3D code data:
——

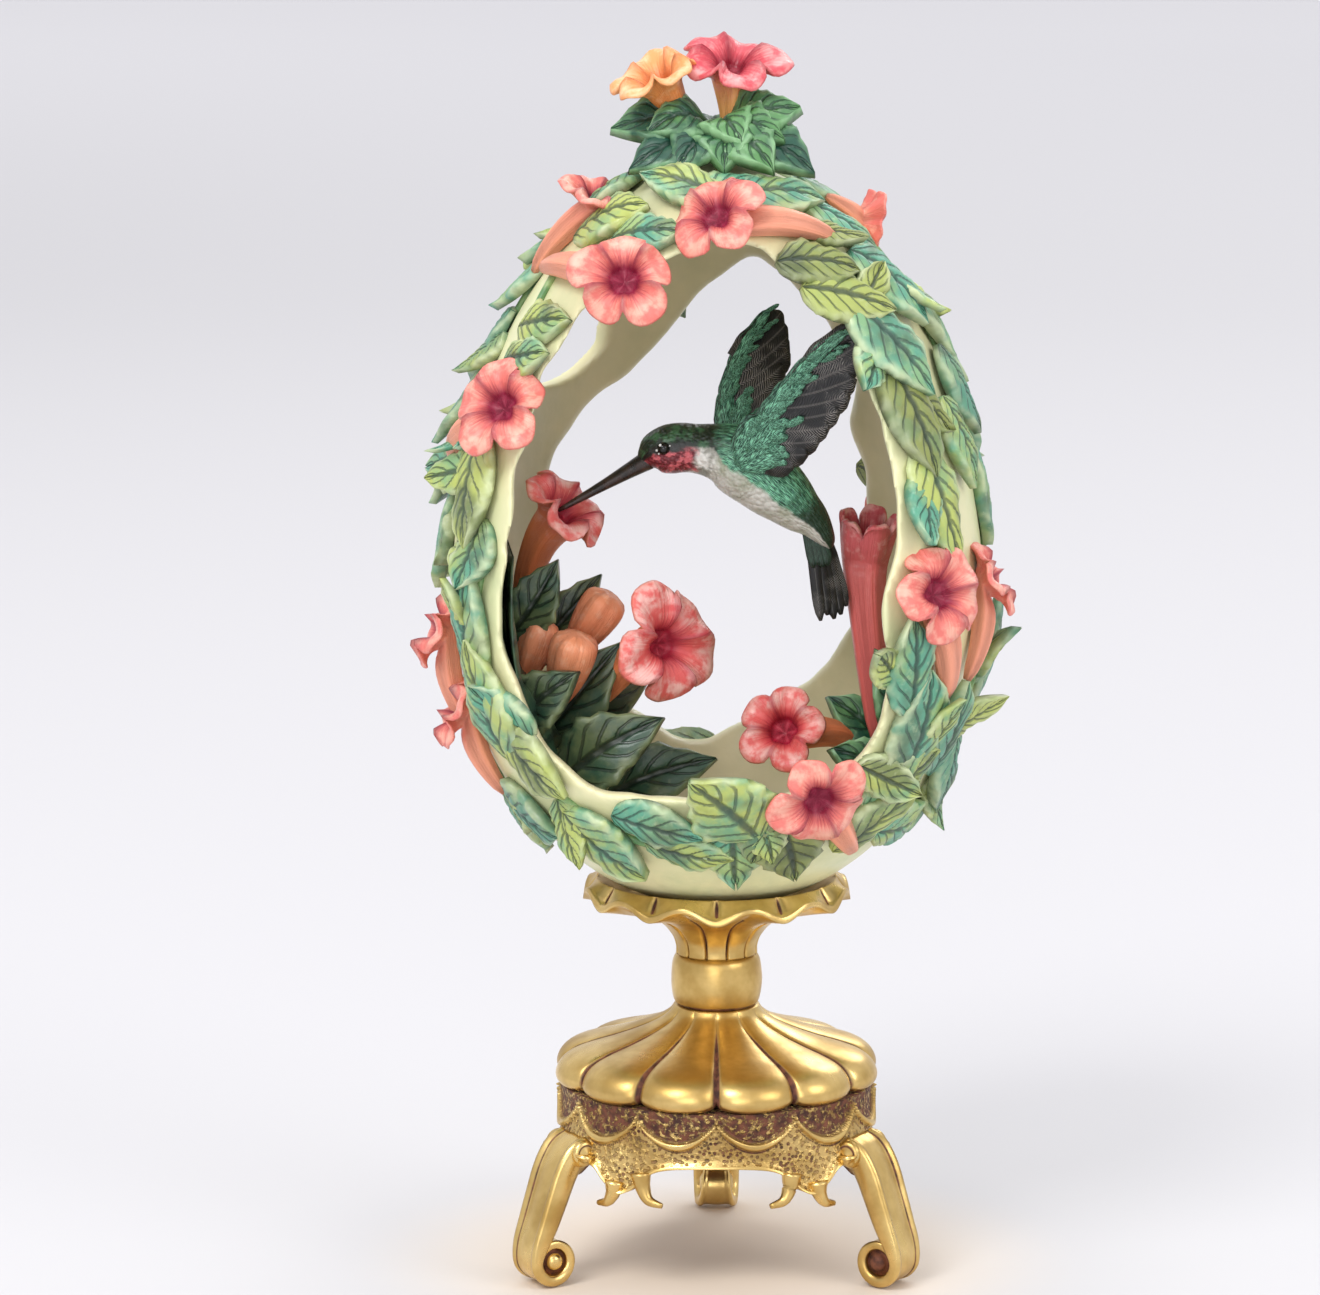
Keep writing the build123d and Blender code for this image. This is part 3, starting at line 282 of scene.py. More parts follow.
class Paint:
    """A material, its nodes added one step at a time."""

    def __init__(self, name, roughness=0.4, metallic=0, coat=0):
        self.material = bpy.data.materials.new(name)
        self.material.use_nodes = True
        self.tree = self.material.node_tree
        self.shader = self.tree.nodes["Principled BSDF"]
        self.shader.inputs["Roughness"].default_value = roughness
        self.shader.inputs["Metallic"].default_value = metallic
        self.shader.inputs["Coat Weight"].default_value = coat
        self.shader.inputs["Coat Roughness"].default_value = COAT_ROUGHNESS

    def node(self, kind, **settings):
        node = self.tree.nodes.new(kind)
        for key, value in settings.items():
            setattr(node, key, value)
        return node

    def put(self, socket, value):
        """Link a socket, or set a constant."""
        if isinstance(value, bpy.types.NodeSocket):
            self.tree.links.new(value, socket)
        else:
            socket.default_value = value

    def math(self, operation, a, b=0.0, c=0.0):
        node = self.node("ShaderNodeMath", operation=operation)
        for socket, value in zip(node.inputs, (a, b, c)):
            self.put(socket, value)
        return node.outputs[0]

    def mix(self, factor, a, b):
        node = self.node("ShaderNodeMix", data_type="RGBA")
        for name, value in (("Factor_Float", factor), ("A_Color", a), ("B_Color", b)):
            self.put(next(s for s in node.inputs if s.identifier == name), value)
        return next(s for s in node.outputs if s.identifier == "Result_Color")

    def times(self, a, b):
        return self.math("MULTIPLY", a, b)

    def plus(self, a, b):
        return self.math("ADD", a, b)

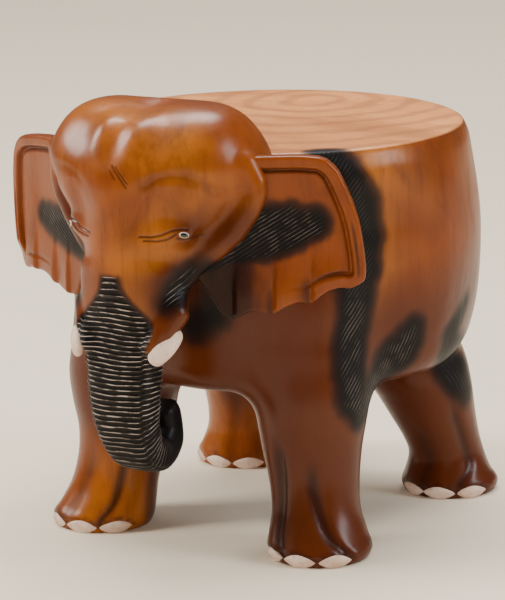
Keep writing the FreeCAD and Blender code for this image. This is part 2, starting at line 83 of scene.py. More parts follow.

——

[EXERCISE DIRECTIONS]:
Quote, word for word, every line from the top of the entries through the line that holds "material, its nodes".

[REPLY TO THE TASK]:
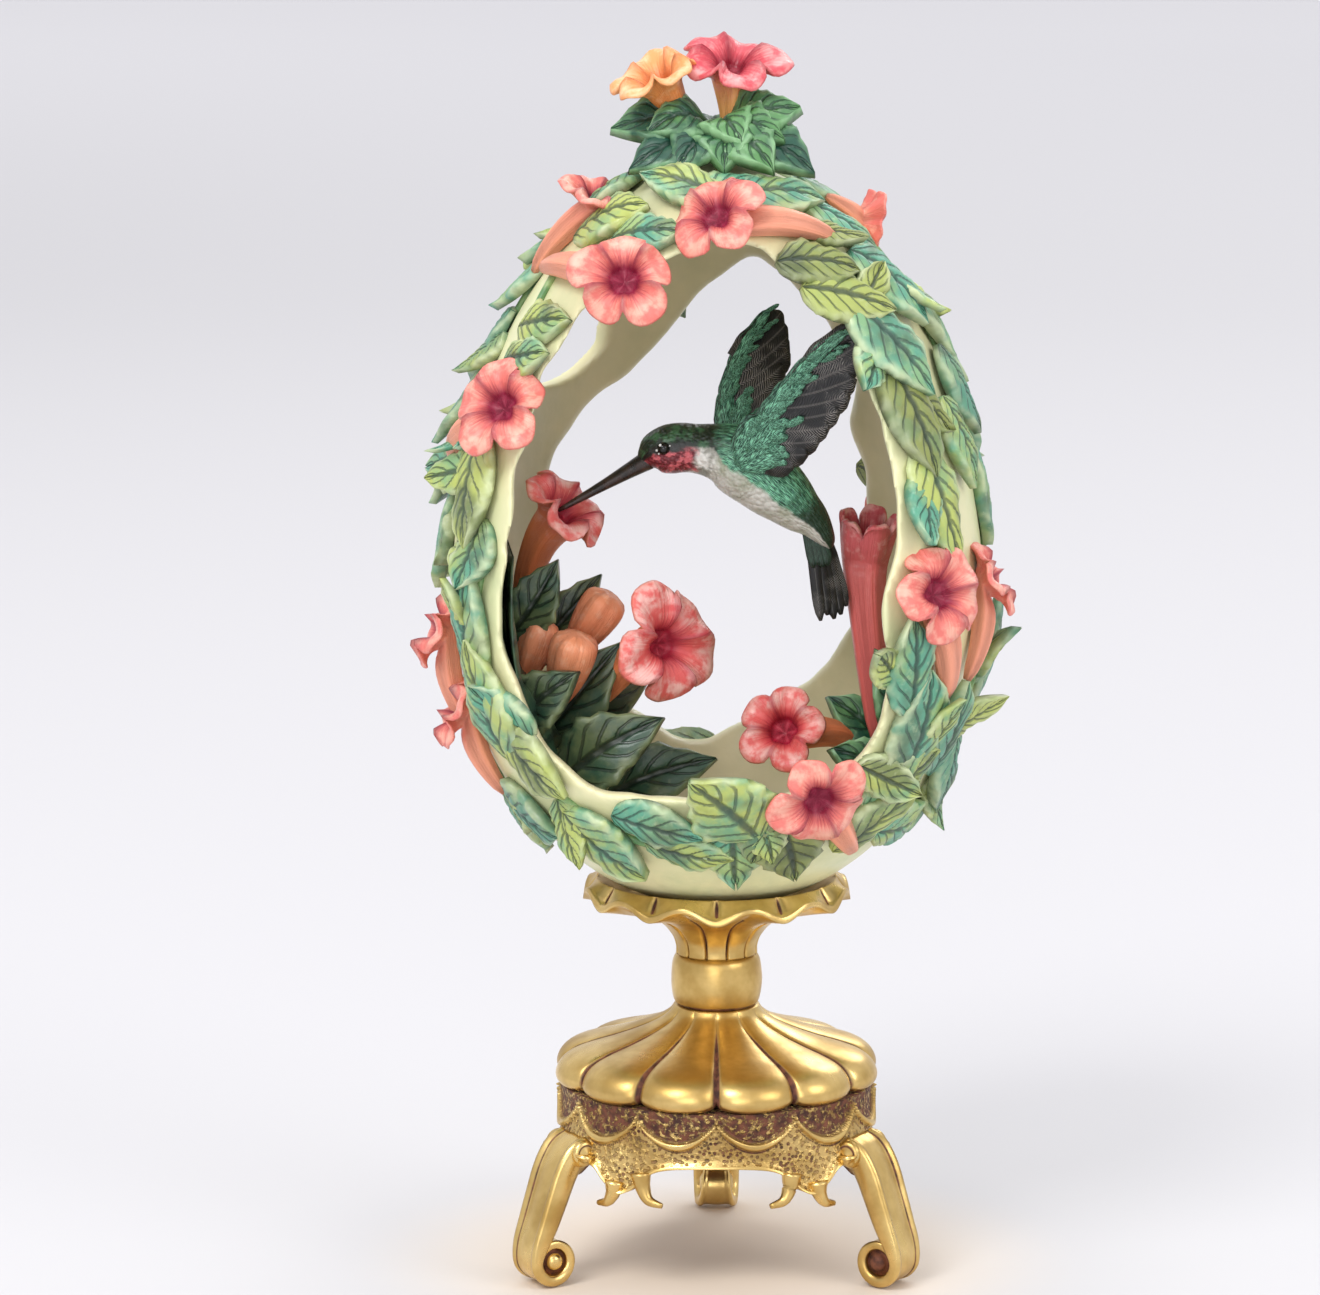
Keep writing the build123d and Blender code for this image. This is part 3, starting at line 282 of scene.py. More parts follow.
class Paint:
    """A material, its nodes added one step at a time."""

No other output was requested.